Marcella Sembrich
[499] Marcella Sembrich, die gefeierte Gesangskünstlerin (Portrait S. 485), ist im Jahre 1858 zu Lemberg in Galizien geboren, wo ihr Vater Musiklehrer war. Unter der Leitung desselben entwickelten sich die früh hervortretenden musikalischen Anlagen der Künstlerin so schnell, daß Marcella im Alter von 12 Jahren bereits als Klavier- und Violinspielerin öffentlich auftrat und großes Aufsehen erregte. Die weitere Ausbildung des jungen, vielversprechenden musikalischen Talentes übernahmen die Professoren Bruckmann und Stengel, beide am Konservatorium in Lemberg. Von hier begab sich Marcella nach Wien, um unter Liszt’s Anleitung sich als Klavierspielerin zu vervollkommnen. Hier in Wien war es, wo sie auf ihre wunderbaren Stimmmittel aufmerksam gemacht wurde und den Entschluß faßte, sich für das gesangliche Fach ausbilden zu lassen. Lamperti junior in Mailand, gegenwärtig am Dresdener Konservatorium als Gesanglehrer thätig, übernahm ihre Ausbildung, die in verhältnißmäßig sehr kurzer Zeit so weit vorgeschritten war, daß die junge Künstlerin am 3. Juni 1877 in Athen als Elvira in den „Puritanern“, als Lucia und Dinorah mit großem Erfolg zum ersten Male auftrat. Nach Wien zurückgekehrt, studirte sie unter Professor Levy’s Leitung das deutsche Opernrepertoire, bis sie sich 1878 in Dresden mit überraschendem Erfolg als Lucia einführte. Hier blieb die Künstlerin bis zum Jahre 1880; ihre Zerline (Don Juan), Susanna (Figaro) und Constanze (Entführung) wurden allgemein eben so sehr bewundert, wie ihre Martha, Gilda, Amina und andere ernste Partien. Nachdem sie am niederrheinischen Musikfeste im Jahre 1880 sich großer Erfolge erfreut hatte, debutirte sie in England an der Royal Italian Opera als Lucia, Amina und Margarete v. Valois und wurde auch für die folgende Saison 1881 auf 1882 angestellt. Als Dinorah und Constanze feierte sie jetzt neue, große Triumphe.

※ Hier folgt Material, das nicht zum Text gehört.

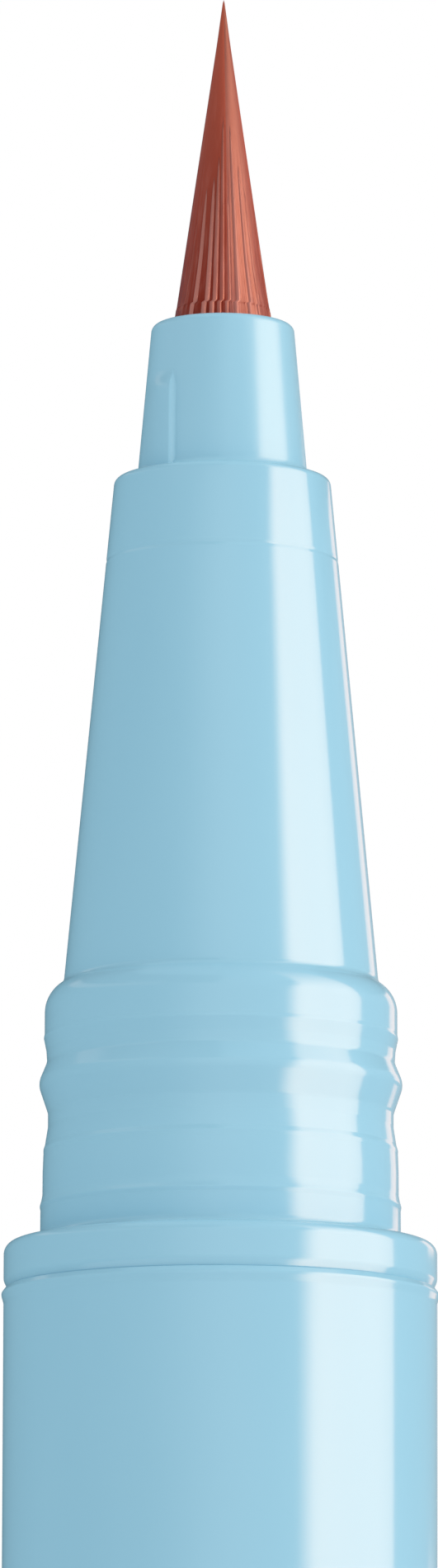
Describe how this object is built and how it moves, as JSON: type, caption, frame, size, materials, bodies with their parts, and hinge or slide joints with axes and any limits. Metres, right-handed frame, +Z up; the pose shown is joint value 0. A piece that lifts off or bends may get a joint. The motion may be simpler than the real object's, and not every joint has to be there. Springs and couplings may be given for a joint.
{
  "type": "liquid eyeliner pen",
  "caption": "Brush-tip liquid eyeliner pen standing on its tail, with a snap collar, an ink tank with feed and mixing ball, and its cap with a sprung inner cap beside it.",
  "frame": {"origin": "centre of the flat tail face, on the surface that the pen and its cap stand on", "axes": "+Z up along the pen's axis towards the brush tip, +X towards the cap standing beside the pen"},
  "size_m": [0.0219, 0.0106, 0.1229],
  "materials": {
    "blue_plastic": "glossy moulded light blue plastic",
    "natural_plastic": "natural moulded plastic",
    "brush_fibre": "fine tapered fibres, brown-red",
    "wick_fibre": "bonded fibre rod stained with ink",
    "rubber": "smooth black rubber",
    "steel": "bright drawn steel"
  },
  "bodies": {
    "pen": {"barrel": "blue_plastic", "tail_plug": "blue_plastic", "front_shell": "blue_plastic", "seal_ring": "rubber", "collector": "natural_plastic", "wick": "wick_fibre", "brush_holder": "natural_plastic", "brush": "brush_fibre"},
    "ball": {"mixing_ball": "steel"},
    "cap": {"cap_shell": "blue_plastic", "cap_end_plug": "blue_plastic", "cap_spring": "steel"},
    "cap_liner": {"inner_cap": "natural_plastic"}
  },
  "joints": [
    {"name": "ball_travel", "type": "slide", "parent": "pen", "child": "ball", "axis": [0, 0, 1], "range_m": [0, 0.077]},
    {"name": "cap_lift", "type": "slide", "parent": "pen", "child": "cap", "axis": [0, 0, 1], "range_m": [0, 0.13]},
    {"name": "inner_cap_press", "type": "slide", "parent": "cap", "child": "cap_liner", "axis": [0, 0, -1], "range_m": [0, 0.0015], "stiffness_N_per_m": 250, "deforming": ["cap_spring"]}
  ]
}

Seit dieser Zeit hat sich Marcella Sembrich durch ihre Gastspielreisen in fast allen europäischen Ländern einen Weltruf erworben und überall, wo sie sang, Publikum und Kritik enthusiasmirt. Sie ist, wenn man von Adelina Patti absieht, in unseren Tagen unbestritten die erste Vertreterin des italienischen „bel canto“. Mit einer sicheren Beherrschung aller denkbaren technischen Schwierigkeiten, welche die genannte Gesangsgattung bietet, verbindet sie deutsche Gemüthstiefe und Innigkeit in glücklichster Vereinigung; als dritter Faktor tritt ein hochbedeutendes schauspielerisches Talent hinzu und eine allseitige, gründliche musikalische Bildung. Die Stimme hat einen Umfang von 2½ Oktaven: von c bis zum dreigestrichenen f, und ist von einer Weichheit und Schönheit in allen Lagen, die an und für sich schon – ganz abgesehen von dem seelenvollen Vortrage – allgemeines Entzücken hervorruft. Sie gehört zu jenen genialen Künstlererscheinungen, die, wie eine Pasta, Franziska Pixis, Schröder-Devrient, Adelina Patti, durch ihren Gesang uns völlig über die Schalheit des italienischen Opernstiles hinwegtäuschen.